Rolünü benimseme
Yeteri kadar benimsenmemiş de olsa, bir kısım meslekler şöyle veya böyle yürütülebilir. Ancak din hizmeti için böyle bir şey söz konusu olamaz. Çünkü din hizmeti; bu hizmeti sevmemiş, benimseyememiş, özümseyememiş elemanlarla yürütülebilecek nitelikte bir hizmet değildir. Din hizmetlileri de, rol icabı kılıktan kılığa giren, benimsemediği rolleri de üstlenebilen aktörler değillerdir. Din hizmeti, mesleğini aşk derecesinde severek benimseyenlerin yürütebileceği bir iştir.
Eğer din görevliliğini bir meslek olarak göreceksek, o her şeyden önce peygamberlerin mesleğidir. Dünyayı ve ahreti birlikte kazandıran kutlu bir meslektir. Belki birçoğumuz mesleğin içerisinde olduğumuz için bu durumun farkında değiliz fakat dışarıdan birisine sorulduğu zaman bu çok net görülecektir. Gönlü ve gözü başka mesleklerde veya başka yerlerde olan kişilerin, bu hizmeti bihakkın yerine getirmesi düşünülemez. Dolayısıyla bir din görevlisi her şeyden önce bulunduğu konumun değerini bilmeli, hizmeti ilke edinmeli, mesleğini sevmeli ve en hayırlı işi yaptığının farkında olmalıdır. Bulunduğu ortamlarda din görevlisi olduğunu saklayan, mesleğini söylemekten utanan bir görevli, hiçbir zaman ideal anlamda kendisinden beklenen din hizmetini sunamaz. Peygamber mesleğini devam ettirenler olarak; peygamberler gibi sevgi temelli, inanarak, isteyerek ve severek görev yapmalıyız.

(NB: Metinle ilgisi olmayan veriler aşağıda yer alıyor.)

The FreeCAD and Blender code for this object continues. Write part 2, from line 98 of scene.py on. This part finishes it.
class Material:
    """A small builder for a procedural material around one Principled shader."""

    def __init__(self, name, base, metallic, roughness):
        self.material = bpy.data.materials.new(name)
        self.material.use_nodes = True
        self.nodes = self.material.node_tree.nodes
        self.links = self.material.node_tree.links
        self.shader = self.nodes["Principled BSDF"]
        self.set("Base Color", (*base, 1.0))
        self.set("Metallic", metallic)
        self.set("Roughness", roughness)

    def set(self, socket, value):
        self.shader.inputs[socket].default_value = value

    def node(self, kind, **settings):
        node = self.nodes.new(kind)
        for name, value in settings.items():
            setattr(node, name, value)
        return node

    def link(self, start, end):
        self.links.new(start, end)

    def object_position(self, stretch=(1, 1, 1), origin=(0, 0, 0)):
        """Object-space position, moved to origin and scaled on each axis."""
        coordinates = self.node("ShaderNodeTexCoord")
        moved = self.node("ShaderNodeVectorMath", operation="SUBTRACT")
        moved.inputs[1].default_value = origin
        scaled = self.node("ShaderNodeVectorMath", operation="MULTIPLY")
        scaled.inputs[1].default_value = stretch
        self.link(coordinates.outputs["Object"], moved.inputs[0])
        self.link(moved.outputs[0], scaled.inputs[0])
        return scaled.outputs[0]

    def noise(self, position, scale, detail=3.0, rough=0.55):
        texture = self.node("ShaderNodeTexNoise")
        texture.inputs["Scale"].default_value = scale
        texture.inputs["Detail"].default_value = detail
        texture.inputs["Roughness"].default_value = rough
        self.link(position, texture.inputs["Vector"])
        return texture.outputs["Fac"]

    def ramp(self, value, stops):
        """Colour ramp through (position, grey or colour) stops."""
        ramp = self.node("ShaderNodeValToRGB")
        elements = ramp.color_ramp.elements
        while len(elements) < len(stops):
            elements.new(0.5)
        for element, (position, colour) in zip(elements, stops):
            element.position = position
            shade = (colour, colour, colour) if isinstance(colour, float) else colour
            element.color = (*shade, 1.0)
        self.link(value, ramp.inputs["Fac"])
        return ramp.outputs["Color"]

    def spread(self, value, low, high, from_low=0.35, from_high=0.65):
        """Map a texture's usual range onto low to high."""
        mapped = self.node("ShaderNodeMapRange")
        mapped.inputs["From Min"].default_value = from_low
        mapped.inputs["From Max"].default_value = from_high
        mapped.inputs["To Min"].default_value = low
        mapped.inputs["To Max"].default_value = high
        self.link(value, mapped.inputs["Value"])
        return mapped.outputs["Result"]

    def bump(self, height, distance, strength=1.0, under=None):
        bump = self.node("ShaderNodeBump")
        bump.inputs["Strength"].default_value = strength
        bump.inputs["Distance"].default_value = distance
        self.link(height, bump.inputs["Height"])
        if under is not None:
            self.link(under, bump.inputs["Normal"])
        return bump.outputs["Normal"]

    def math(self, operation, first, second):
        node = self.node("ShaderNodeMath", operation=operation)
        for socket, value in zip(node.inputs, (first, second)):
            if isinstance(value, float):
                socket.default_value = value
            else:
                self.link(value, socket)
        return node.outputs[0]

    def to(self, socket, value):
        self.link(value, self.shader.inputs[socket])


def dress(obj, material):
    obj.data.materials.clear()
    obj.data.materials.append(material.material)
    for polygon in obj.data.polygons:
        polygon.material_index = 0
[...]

Mesleklerini icrada isteksiz ve din hizmetinde hasbi gayret gösteremeyen din görevlileri toplumda “memur tipi din adamı” olarak nitelendirilmektedir. Halkın bu tip din hizmetlilerinden gerekli ve yeterli din hizmetini alamayacağı kuşkusuzdur.

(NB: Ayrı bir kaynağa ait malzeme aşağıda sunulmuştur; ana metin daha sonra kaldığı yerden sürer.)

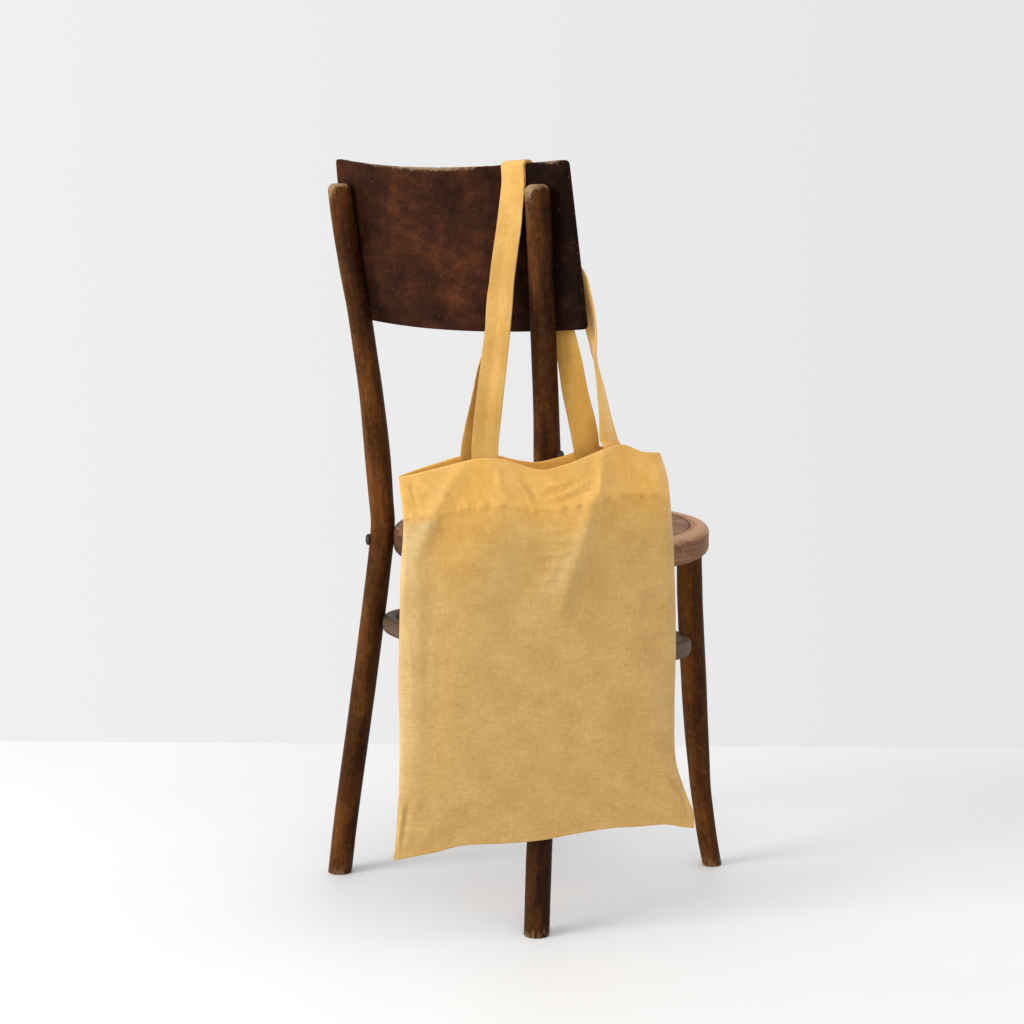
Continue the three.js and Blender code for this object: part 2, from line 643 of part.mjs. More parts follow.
const chair = new THREE.Group();
chair.rotation.z = THREE.MathUtils.degToRad(CHAIR_TURN);
piece(chair, 'seat_ring', seatRing(0), wornWood);
piece(chair, 'seat_panel', turned([
  [0, SEAT_TOP - PANEL_DROP - PANEL_THICK], [PANEL_RADIUS, SEAT_TOP - PANEL_DROP - PANEL_THICK],
  [PANEL_RADIUS, SEAT_TOP - PANEL_DROP], [0, SEAT_TOP - PANEL_DROP],
]), wornWood);
piece(chair, 'hoop', hoop(0), wornWood);
piece(chair, 'back_board', splat(0), darkWood);
for (const [side, mirror] of [['left', -1], ['right', 1]]) {
  const rear = cut(leg(REAR_LEG, mirror), seatRing(TOUCH), hoop(TOUCH), splat(TOUCH));
  piece(chair, `rear_leg_${side}`, rear, darkWood);
  piece(chair, `front_leg_${side}`, cut(leg(FRONT_LEG, mirror), hoop(TOUCH)), darkWood);
}
piece(chair, 'bolt_left', legBolt(-1, 418, 225, 1.5, 7, 4), steel);
piece(chair, 'bolt_right', legBolt(1, 548, 20, 0.4, 6, 4.2), steel);
whole.add(chair);

const box = new THREE.Box3().setFromObject(whole, true);
whole.position.set(-(box.min.x + box.max.x) / 2, -(box.min.y + box.max.y) / 2, 0);

export default whole;
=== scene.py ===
import math

import bpy
import numpy as np
from mathutils import Matrix, Vector, noise


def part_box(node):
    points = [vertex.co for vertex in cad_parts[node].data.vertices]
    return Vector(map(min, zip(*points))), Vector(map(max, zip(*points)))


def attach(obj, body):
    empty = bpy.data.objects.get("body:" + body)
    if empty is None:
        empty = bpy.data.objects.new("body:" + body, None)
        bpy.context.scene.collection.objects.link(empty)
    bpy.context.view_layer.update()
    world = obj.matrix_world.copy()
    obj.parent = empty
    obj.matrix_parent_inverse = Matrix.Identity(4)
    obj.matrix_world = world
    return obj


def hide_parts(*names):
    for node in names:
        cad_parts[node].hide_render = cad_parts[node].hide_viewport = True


MM = 0.001

# Bag
CLOTH = 0.9
PANEL_HEIGHT = 430
HEM_INSIDE = 1.2
HEM_STARTS = 0.885
HANDLE_WIDTH = 30.5
HANDLE_THICK = 1.8
SEWN_DEPTH = 0.09
SEWN_LIFT = 0.1
MOUTH_WIDTH = 310
SIDE_ROUNDNESS = 3
COLUMN_CROWDING = 1.3
TOP_BEND_STARTS = 0.55
BOTTOM_BEND_ENDS = 0.3
FOLDS_START = 0.12
FOLD_FADE = 0.8
PANEL_COLUMNS = 190
LOW_ROWS = 100
HIGH_ROWS = 112
HIGH_STARTS = 0.62
ROW_APART = 0.0015
OUTSIDE = dict(front=1, back=-1)

# Stitches
STITCH_LONG = 2.6
STITCH_PITCH = 3.3
STITCH_WIDE = 0.5
STITCH_HIGH = 0.3
DENT_WIDE = 2.2
SEAM_INSET = 0.84
SEAM_DENT = 0.12
BOX_INSET = 2.2
THREAD_SIDES = 6

# Chair
CHAIR_TURN = math.radians(-60)
SEAT_RADIUS = 194
SEAT_TOP = 437
SEAT_DEPTH = 34
SEAT_RING_WIDTH = 36
PANEL_RADIUS = 170
PANEL_THICK = 6
PANEL_DROP = 0.8
PANEL_DIP = 1.2
PANEL_EDGE = 1.2
PANEL_REST = 0.3
GROOVE = 1.2
HOOP_RADIUS = 190.6
HOOP_CENTRE_Y = -25
HOOP_HEIGHT = 302.4
HOOP_SLOPE = -0.113
HOOP_WIDE = 16
HOOP_TALL = 20
HOOP_BULGE = 0.72
SPLAT_THICK = 9
SPLAT_CORNER = 6
SPLAT_ROUND = 2.2

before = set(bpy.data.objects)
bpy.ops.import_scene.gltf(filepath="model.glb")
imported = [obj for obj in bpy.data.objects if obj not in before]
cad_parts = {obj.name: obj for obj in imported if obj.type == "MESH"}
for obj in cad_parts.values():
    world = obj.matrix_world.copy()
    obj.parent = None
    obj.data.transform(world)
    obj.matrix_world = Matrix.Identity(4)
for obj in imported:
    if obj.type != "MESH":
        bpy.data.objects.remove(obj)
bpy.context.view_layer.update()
seat_low, seat_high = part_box("seat_panel")
AXIS = Vector(((seat_low.x + seat_high.x) / 2, (seat_low.y + seat_high.y) / 2, 0))


def placed(name, data):
    item = bpy.data.objects.new(name, data)
    bpy.context.collection.objects.link(item)
    return item


# The camera, in the bag's frame
CAMERA_PLACE = Vector((-0.78454, -2.68526, 0.86551))
CAMERA_YAW = -15.30
CAMERA_PITCH = -8.43
CAMERA_ROLL = -0.05
CAMERA_LENS = 80.72


def make_camera():
    data = bpy.data.cameras.new("camera")
    data.sensor_width = 36
    data.lens = CAMERA_LENS
    camera = placed("camera", data)
    turn = Matrix.Rotation(math.radians(CAMERA_YAW), 4, "Z")
    tilt = Matrix.Rotation(math.radians(90 + CAMERA_PITCH), 4, "X")
    roll = Matrix.Rotation(math.radians(CAMERA_ROLL), 4, "Z")
    camera.matrix_world = Matrix.Translation(CAMERA_PLACE + AXIS) @ turn @ tilt @ roll
    bpy.context.scene.camera = camera


make_camera()


# Tables and placing


def table(names, rows):
    """Rows of values as dicts with these names. A row may leave out its last ones."""
    return [dict(zip(names.split(), row)) for row in rows]


def hermite(start, slope, end, end_slope, t):
    """A smooth curve from start to end, with the given slopes, as t goes from 0 to 1."""
    return (
        start * (2 * t**3 - 3 * t**2 + 1)
        + slope * (t**3 - 2 * t**2 + t)
        + end * (3 * t**2 - 2 * t**3)
        + end_slope * (t**3 - t**2)
    )


def bell(at, middle, half):
    """1 at the middle, and falling smoothly towards 0 on both sides."""
    return np.exp(-(((at - middle) / half) ** 2))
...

Aynı şekilde hizmet merkezimiz olan cami, Kur’an Kursu vb. yerler, bütün aksamı ile (mihrabı, minberi, minaresi, mahfilleri, hat yazıları, lukata ve sadaka taşları, tarihi, külliyesi, yetiştirdiği önemli hocalar ve talebeler vs.) tanınmalı ve tanıtılmalıdır. Bizim bu gayret ve çabalarımız bu mesleğin saygınlık ve etkinliğini artırarak bize de güven kazandıracaktır.